Igor conta que pediu empréstimo para pagar o prejuízo de R$ 13 mil do ano passado. “Vale a pena, porque temos que pensar em todo o investimento em branding para nós, além de ser um trabalho de valorização da cultura popular, do apoio mútuo.”

“Muitos organizadores trabalham o ano inteiro de graça”, assinala Cris Couri, presidente do coletivo Coreto, que reúne mais de 20 blocos. “Alguns deles dividem o palco, reduzindo os custos de estrutura, além de fazerem pacotes conjuntos de compra de camisetas e tatuagens, o que acaba sendo um financiamento indireto”, explica.

Festa bilionária – Segundo a Riotur, 6,5 milhões de foliões devem brincar o carnaval na cidade em 2018, entre eles 1,5 milhão de turistas, que deverão movimentar R$ 3,5 bilhões.

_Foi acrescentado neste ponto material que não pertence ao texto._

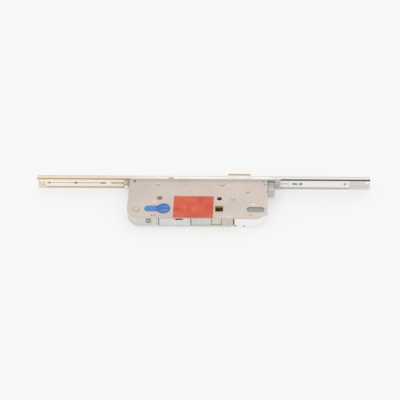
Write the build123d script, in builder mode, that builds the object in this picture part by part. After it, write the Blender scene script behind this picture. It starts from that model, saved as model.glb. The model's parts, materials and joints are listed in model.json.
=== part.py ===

Os serviços pagos pela prefeitura, como banheiros, guarda e limpeza, totalizam R$ 16 milhões.

“É inviável distribuir aos blocos a quantia de que precisam. Além disso, a prefeitura não pode, por lei, passar dinheiro diretamente aos organizadores”, explica o diretor de comunicação do órgão, Rodrigo Paiva.

Este ano, a prefeitura conseguiu pela primeira vez um aporte de R$ 2 milhões para os cortejos junto aos patrocinadores oficiais, que farão a divisão do dinheiro.

O maior bloco da cidade, Cordão da Bola Preta, leva 1,5 milhão de foliões ao centro, ao custo de R$ 250 mil. Fundado há 100 anos por um grupo de boêmios, também enfrenta dificuldades. “Temos apoio logístico da prefeitura e do governo, mas financeiro, não”, diz seu presidente, Pedro Ernesto Marinho.

A tradição garante patrocínio ao veterano dos blocos. “Antigamente, o Bola tinha um quadro social grande, que pagava mensalidade, e não havia gastos como o de cinco trios elétricos e mais de 100 seguranças”, conta Pedro Ernesto.

“Fazemos eventos que nos possibilitam manter a sede e pagar os funcionários, mas não sobra dinheiro para financiar o carnaval. Sem patrocínio, ficamos de pés e mãos atados”, afirma.